Die fünfminütige Pause nach dem ersten Satz (die Mahler vorschreibt) wurde genau und mit höchster Konzentration auch seitens des Publikums in der voll besetzten Philharmonie eingehalten. Entspannung brachte der zweite Satz mit seinen präzise musizierten Ländler Rhythmen, sauberen Pizzicati der Streicher, unterstützt von Harfe und Piccolo. Nagano erreichte hier eine wunderbar federnde Klangqualität, wie auch im ersten Satz ließen die Diminuendi aufhorchen. Das Scherzo geriet zu einem fein austarierten Dialog zwischen Holz und wiegenden Streichern, mal geisterhaft getrieben und ruhelos, dann wieder verspielt, bis sich der Satz zu einem orgiastischen Hexensabbat mit Todesschrei steigerte.

Tröstend fügte sich der vierte Satz an, das URLICHT aus DES KNABEN WUNDERHORN. Mit ungemein wortdeutlicher Präsenz wies die Mezzosopranistin Okka von der Damerau mit ihrer farbenreichen Stimme dem gepeinigten Helden den Weg zu Gott. Dass dieser Weg zur Erlösung und zur Auferstehung kein einfacher ist, zeigte der gewaltige Schlusssatz: Tief dringt er ein in die Zerklüftung der gepeinigten Seele des Menschen, ein wahres Purgatorium folgt. Das DSO zeigte sich an allen Pulten dieser immensen Aufgabe gewachsen, von den Posaunen-Chorälen zu den räumlichen Echowirkungen (durch Platzierung von Musikern in den Foyers) und den marschartigen Passagen, die schließlich zum von Klopstock inspirierten Auferstehungschor führten.

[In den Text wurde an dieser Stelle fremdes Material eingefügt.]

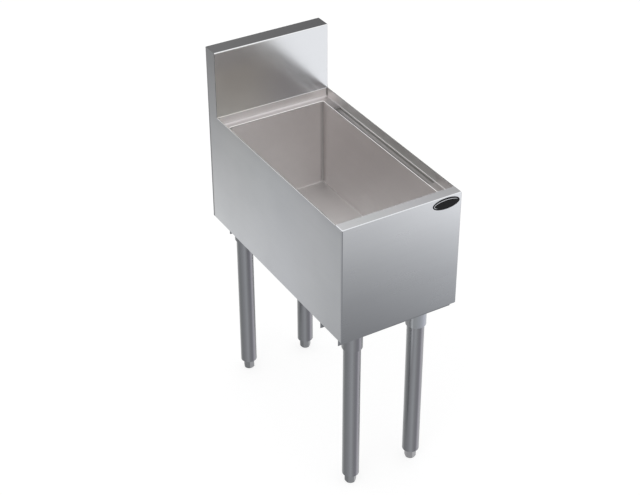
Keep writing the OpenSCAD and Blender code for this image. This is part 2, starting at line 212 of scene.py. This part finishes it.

Die AUDI JUGENDCHORAKADEMIE war von Martin Steidler einstudiert worden und vermochte mit runder, reiner Tongebung zu ergreifen. Erst fast unmerklich löste sich die jugendlich aufblühende Stimme der Solo-Sopranistin Alexandra Steiner aus dem Chorgesang. Zusammen mit Okka von der Damarau und dem stimmschönen Chor der AUDI JUGENDCHORAKADEMIE vermeinte man tatsächlich dem durchlittenen Weltschmerz zu entschweben. Nach einem kurzen Innehalten nach dem Verklingen der Sinfonie brandete begeisterter Beifall auf. Ja, Mahler wäre ein fantastischer Opernkomponist geworden.